I am not a teacher but it does feel like common sense to separate children by ability. I understand the arguments about the more able children encouraging and maybe inspiring the less able, or providing a challenge for the middle ability group, but for the most able, it just seems like mixed ability means slow pace.
Taking geography as an example, Ds is also good at this but he's in a mixed ability class. The teacher describes something and Ds gets it first time. However, before setting them with work, the teacher re-explains the thing and DS is thinking "why are you saying it again?". then he asks for questions and Ds is wondering why people are asking questions about something that has just been explained twice. Then they get started, and the teacher realises that the least able child still hasn't got it. So, the teacher stops the class and explains it all again.
I teach Ds to be tolerant and patient, but he encounters something similar in almost every lesson day after day, week after week, and the lack of stimulation was getting him down.
You are right of course... The top band in our school is likely to be top 10-15%. But within that the level of challenge needed is different. I find that extension work is often not what bright students in my subject need. More of the same is not going to help them progress. I tend to use activities that force them to think more laterally or force them to refine their work and be more precise. So for example- I might set a task to summarise what they have learned in the lesson. For some students saying one or two simple things is difficult and will take them time- others could say twenty things and be sat twiddling their thumbs. Instead I'll make it more challenging by setting them criteria (must include prioritisation, first and second order concepts and a new technique) and a restricted number of words or characters so that rather than what I call the spaghetti approach (chuck everything at it and hope something sticks) they develop skills in selection, prioritising, making the best use of their vocabulary etc. I have a some of very bright (top 1%, off to Oxbridge types) that really thrive on this.

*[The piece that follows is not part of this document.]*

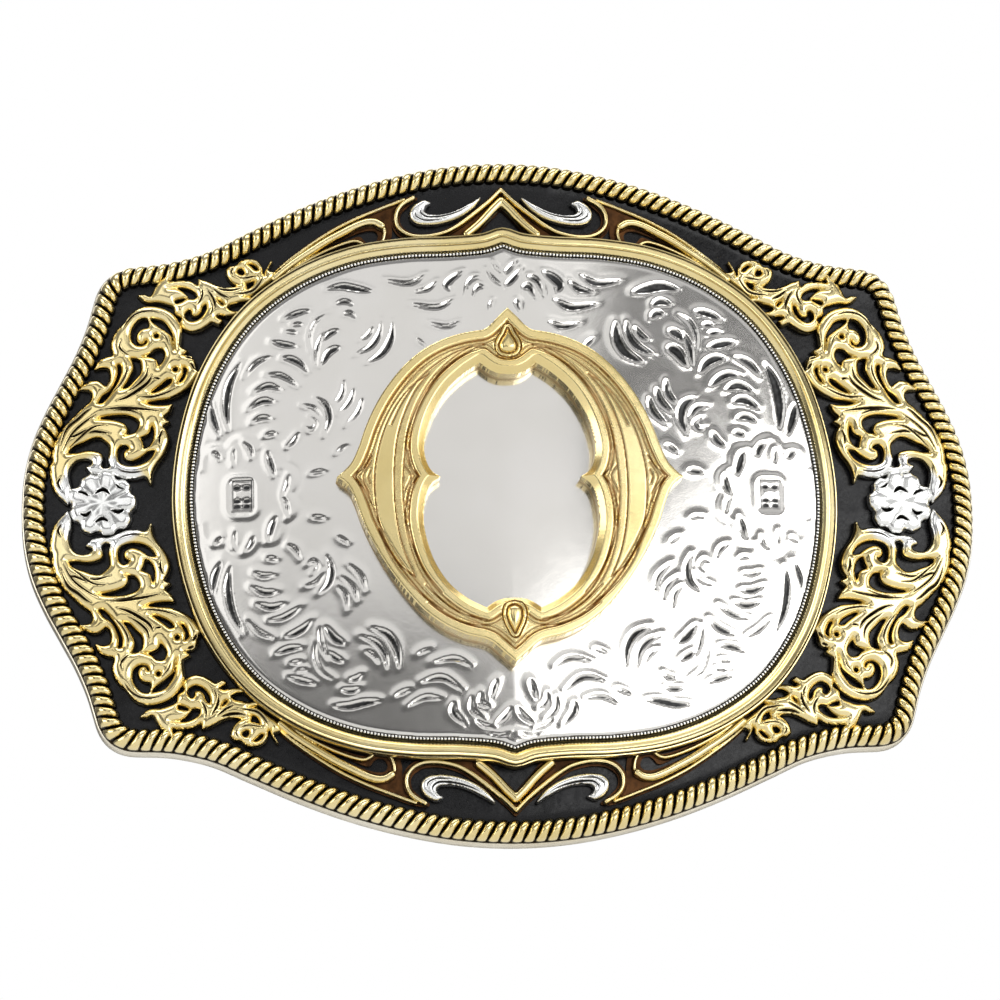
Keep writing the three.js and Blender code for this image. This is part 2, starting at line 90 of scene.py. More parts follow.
camera_data = bpy.data.cameras.new("photo_camera")
camera_data.lens = 162.8
camera_data.sensor_width = 36.0
camera_data.shift_x = -0.0044
camera_data.shift_y = 0.0057
camera_data.clip_start = 0.01
camera_data.clip_end = 20.0
camera = bpy.data.objects.new("photo_camera", camera_data)
axes = Matrix((image_right, image_up, toward)).transposed().to_4x4()
camera.matrix_world = Matrix.Translation(toward * CAMERA_DISTANCE) @ axes
bpy.context.scene.collection.objects.link(camera)
bpy.context.scene.camera = camera
bpy.context.scene.view_settings.view_transform = "Standard"

# ---------------------------------------------------------------- curves and grids


def segment_curve(p0, p1, p2, p3, steps):
    """A centripetal Catmull-Rom span from p1 to p2, without its last point."""
    t1 = max(np.linalg.norm(p1 - p0), 1e-6) ** 0.5
    t2 = t1 + max(np.linalg.norm(p2 - p1), 1e-6) ** 0.5
    t3 = t2 + max(np.linalg.norm(p3 - p2), 1e-6) ** 0.5
    t = np.linspace(t1, t2, steps, endpoint=False)[:, None]
    a1 = (t1 - t) / t1 * p0 + t / t1 * p1
    a2 = (t2 - t) / (t2 - t1) * p1 + (t - t1) / (t2 - t1) * p2
    a3 = (t3 - t) / (t3 - t2) * p2 + (t - t2) / (t3 - t2) * p3
    b1 = (t2 - t) / t2 * a1 + t / t2 * a2
    b2 = (t3 - t) / (t3 - t1) * a2 + (t - t1) / (t3 - t1) * a3
    return (t2 - t) / (t2 - t1) * b1 + (t - t1) / (t2 - t1) * b2


def open_curve(points, steps):
    """A smooth curve through the points, from the first to the last."""
    p = [np.array(q, float) for q in points]
    if len(p) == 2:
        return np.array(p)
    p = [2 * p[0] - p[1]] + p + [2 * p[-1] - p[-2]]
    spans = [segment_curve(*p[i:i + 4], steps) for i in range(len(p) - 3)]
    return np.vstack(spans + [p[-2][None]])


def smooth_runs(points, steps):
    """The smooth curves between sharp points. A sharp point is given twice."""
    runs = [[]]
    for i, point in enumerate(points):
        runs[-1].append(point)
        if i + 1 < len(points) and points[i + 1] == point:
            runs.append([])
    return [open_curve(run, steps) for run in runs if len(run) > 1]


def joined_up(line):
    """A loop with its first point repeated at its end."""
    return np.vstack([line, line[:1]])


def closed_curve(points, steps=6):
    """A smooth closed outline. A point given twice is a sharp tip or corner."""
    n = len(points)
    corners = [i for i in range(n) if points[i] == points[(i + 1) % n]]
    if not corners:
        p = [np.array(q, float) for q in points]
        spans = [segment_curve(*[p[(i + k) % n] for k in (-1, 0, 1, 2)], steps) for i in range(n)]
        return joined_up(np.vstack(spans))
    first = corners[0] + 1
    turned_round = points[first:] + points[:first]
    return joined_up(np.vstack([run[:-1] for run in smooth_runs(turned_round, steps)]))


def quarter_curve(points, steps, first=None, last=None):
    """An open curve whose end runs straight across the axis that it is mirrored in.

    first and last say which axis each end lies on: "u" or "v".
    """
    flip = {"u": (1, -1), "v": (-1, 1)}
    whole = list(points)
    if first:
        whole = [tuple(np.multiply(points[1], flip[first]))] + whole
    if last:
        whole = whole + [tuple(np.multiply(points[-2], flip[last]))]
    line = open_curve(whole, steps)
    start = steps if first else 0
    return line[start:len(line) - steps] if last else line[start:]


def arc(u, v, radius, start, end, steps):
    """Points along an arc, with its angles in degrees."""
    angles = np.linspace(math.radians(start), math.radians(end), steps)
    return [(u + radius * math.cos(a), v + radius * math.sin(a)) for a in angles]


def rounded_rectangle(half_width, half_height, radius, steps):
    """An anticlockwise rounded rectangle about the middle, with steps points to a corner."""
    line = []
    for right, up, start in ((1, 1, 0), (-1, 1, 90), (-1, -1, 180), (1, -1, 270)):
        u = right * (half_width - radius)
        v = up * (half_height - radius)
        line += arc(u, v, radius, start, start + 90, steps)
    return line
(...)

There has been some real nonsense about differentiation, if children aren't challenged or progressing you aren't doing it right regardless of how many "extension activities" and "stretch and challenge" ideas you have put into your schemes of work. If your brightest students are stretched and your least able making progress you are doing it right even if you have none of those things. I've had a very memorable conversation with an ofsted inspector who said he didn't think my lesson had much differentiation but that all of the students made excellent progress. When I asked what differentiation he wanted he suggested some "extension" activities and vocab sheets.
Less than 24 hours later his more senior colleague said my lesson had some of the bet differentiation he'd seen.
Just realised we X-posted. Setting does seem common sense and I imagine that is why it has persisted for so long despite the overwhelming weight of evidence from all major meta-analyses showing that it actually lowers performance. That being said, teachers used to teaching sets will not become excellent mixed-ability teachers overnight and I think that leads to fear of changing things.